Furthermore, we might as well compute $\tilde{R}_{k} = 10^k \cdot R_k$
and compare it to $10^k \cdot M_n$ and $10^k \cdot (10^{-k} - M_n) = 1 - 10^k \cdot M_n$
to find out if any of the two candidates lies in the interval around $f$.
This formulation has the advantage that we don’t have to compute both $10^k$ as well as $10^{-k}$
in step $k$ but instead we only multiply the previous $\tilde{R}_{k-1}$ by $10$
and we also multiply the previous $10^{k-1} \cdot M_n$ by $10$.
Then, a possible Python implementation of the whole algorithm might look as follows
(we make us of math.floor):
def fixed_point_print(f, n):
k = 0
R = f # this corresponds to the remainder R_0 = f - 0
M = 2 ** -n / 2
output = '0.' # initialize the output string
while True:
k = k + 1
R_x_10 = R * 10 # multiply the previous remainder by 10 in order to
F = floor(R_x_10) # generate the new digit F_k
R = R_x_10 - F
M = M * 10
output = output + f'{F}' # append a new digit, this corresponds to
# the first candidate
if (R < M) or (R > 1 - M):
break
if R >= 0.5:
output = output[:-1] + f'{F + 1}' # increment the last digit, i.e.,
# choose the second candidate
print(output)
As a test, we get
>>> fixed_point_print(0.48828125, 8)
0.49
Limitations of Dragon 2
The fixed-point printing algorithm which is used in step five of Dragon 2 is accurate: repeatedly printing and reading will always lead to the same binary number.
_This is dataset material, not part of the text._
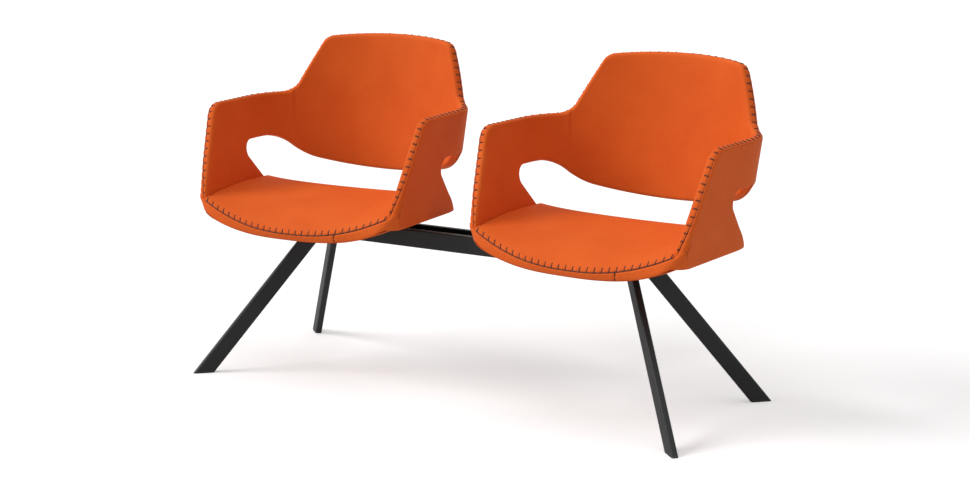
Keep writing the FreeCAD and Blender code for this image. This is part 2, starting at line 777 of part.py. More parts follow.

Dragon 2, however, is not entirely accurate. This issue has two sources.
First, while the distance between two fixed-point numbers is constant, the distance between two floating-point numbers is only constant in most cases. That is to say, in most cases, if $v$ is a floating-point number, the next larger floating-point number $v^+$ is as far away as the next smaller floating-point number $v^-$. However, if $v$ is an integral power of $2$, the distance $v^+ - v$ to the next larger number is two times the distance $v - v^-$ to the next smaller number. This can lead to the problem that printing $v$ and then reading the result back in does not yield $v$ again.
Second, in the first step of Dragon 2, we need to find $x$ such that $v’ = v \cdot 10^{-x} < 2^p$ holds. This scaling needs to be performed as a floating-point multiplication and it can happen that due to rounding two different (very small) numbers get scaled to the same number $v’$. As a result, both numbers get printed as the same number and reading this number back in cannot possibly recover the two original numbers.
As a summary, as long as we do not need to read the printed numbers back in, Dragon 2 is a good simple floating-point printing algorithm. For applications where a lack of accuracy is not acceptable, the authors of How to Print Floating-Point Numbers Accurately also derive an algorithm (called Dragon 4) which only performs integer arithmetic and is accurate for floating-point numbers.
The Dragon naming convention is very popular. For example, there are the two floating-point printing algorithms Grisu and Ryu both of which refer to particular dragons and there is the github repository Drachennest (German for dragon nest) which collects floating-point printing algorithms. The linked paper as well as the github repository are good starting points for the reader who would like to know more about the interesting printing topic.